Impressions: At least two things in the dream reference other dreams–the auditorium and the border. Thinking about it while awake, I have memories of both of these dreams. Of course, not having kept a dream journal at the time, I am not absolutely clear whether these dreams really took place in previous months or if there were in fact part of last night’s dreams. I had a lot more dreams last night as I woke up from dreams several times, and this dream sequence here recorded was, I think, only the last tail end bit.

The drunk coworkers, one of them literally blind! are instructive. First reaction is perhaps overly positive–although I am poor at communicating, they are worse and require me to take control of communication. Finally, the long night trope is a staple of my dreams, especially those I remember well. This dream fits very well into the long night theme, although the basketball practice was in the late afternoon, and may have therefore been a flashback. Especially the drunken revelers, the various types of ladies of the night in the background, and the stumbling from place to place are characteristic of my “long night” dreams.

best00code46Matthew Thomas, Tokyo

Note: This post was originally published at

The TV was turned to CNN, which was focused on violence somewhere.  I could not tell where.  The experts in their suits and hairsprayed hair presented the conflict as if conflict was inevitable.  They agreed it was happening now and could be prevented, but at the same time at the conclusion of the piece they smiled politely and signed off as if the violence was also occurring in a land so distant it might as well be the past.

Emily Maloney

The post below is based on my own experiences staying in a variety of hotels while on business throughout 2008, and takes up the effect of CNN International on the psyche of the business traveler as well as providing a sort of psychograph of the business hotel experience.

Three features of business hotels that bear mention:

i) Like airports, all business hotels share a single ethos, an un-pindownable character that feels, wherever one happens to be geographically speaking, of a piece.

ii) The effect of the television offerings, in particular CNN International, on the business traveler, is one of overwhelming relaxation, bordering on complacency and even numbness.

iii) As a corollary to i), it is far easier to enumerate how business hotels resemble one another than to lay out any salient differences. Oddly, minor local variations only seem to further reinforce a central sameness.

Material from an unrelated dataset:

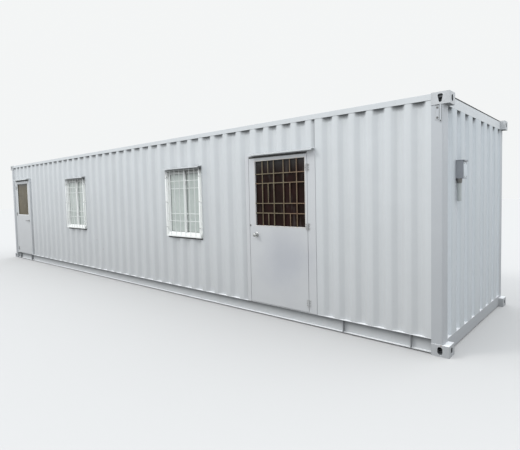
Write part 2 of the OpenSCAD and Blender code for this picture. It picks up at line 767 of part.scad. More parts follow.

Checking into an 11th floor room at a classic example of the species, for instance the Numzau Tokyu Hotel, half an hour south of Tokyo, Japan, one is affected at once by that strangely pleasant fugue state, a state of mind almost exactly halfway between bliss and malaise, attendant on “business” hotels. Once inside of a business hotel, especially those neither top-of-the-line nor down-and-out, one is confronted with a kind of disembodied space which seems at once connected to a global network of similar hotels–this accomplished largely through the simultaneously soothing and hypnotizing effect of CNN International–and disconnected from the local environment–one feels sucked in to global weirdness through a combination of the flat, post-political window of CNN International, the persistent low hum of the air conditioner, and the anodyne staleness, almost spartan, quality of the decor. Oddly, any “artwork” or decorative flourishes that a hotel room may have only serve to further this sense of featurelessness; the art in question being almost exclusively of the most banal nature–bland seascapes, abstracts denuded of all edge or verve, and those odd non-paintings that, try as you might, you forget the very subject seconds after exiting your room.

One has to remind oneself that being on a business trip means that there is work to be done–the TV, the slight high, which even the most weary traveler may not be entirely immune from, which results from contact with the bowing attendants, the men in black, the cute, blushing young lady who carries your bag, the knowledge that your company is footing the bill–all this lulls you into a kind of sleep of the spirit. Turning on the TV, you feels that you could spend years, lifetimes staring at CNN’s Larry King Live, their post-racial female anchors who bring that special Code 46 feel of the non-overt future, and the exquisitely paralyzing “World Weather,” before awakening in another age, the Rip Van Winkle of the travel world. When CNN finally wears out its welcome, my choices of pay channels open up the fascinating worlds of…Golf (the Golf Channel), silicone starlets (the Playboy Channel), intimate acts in close-up (the “adult channel”), and, most fittingly, drama set in outer space (the Battlstar Galatica channel). This profile of options, Golf, softcore, hardcore, and outer space, the result, presumably, of reams of data on the tastes of business travelers like me, the mobile working male, I want to find depressing, but the menu has something beautifully efficient about it. Not wanting to get sucked into the anesthesizing vortex of any of these choices, I have to force myself to rise from the supine contemplation of the only-vaguely Chinese news anchor to pick up Berger and Luckmann’s The Social Construction of Reality.

My senses are momentarily quickened by report of an attack on a hotel in Pakistan: a horrific assault which has taken place at a Marriott in Islamabad. Oddly, the reality of this event quickly fades, and what Richard Todd calls the “non-ness” of the Marriott up the road (“The Thing Itself, 101), strangely, becomes the non-ness of violence–the attack in Islamabad conveys, through the lens of the CNN International, not exactly shock, but a continuing and deepening sense of global weirdness only slightly tinged by fear resting on the realization that as a business traveler in exactly this kind of hotel, I am the target. Oddly, this realization is not as disturbing as it ought to be: the fugue state is such that I am more in, more of, Islamabad than Numazu, but not wholly there either–I am poised somewhere between Islamabad and Battlestar Galactica, cavorting with post-racial android news anchors who bring me news of a planet this 11th floor, air-conditioned bubble of a non-space has left far behind.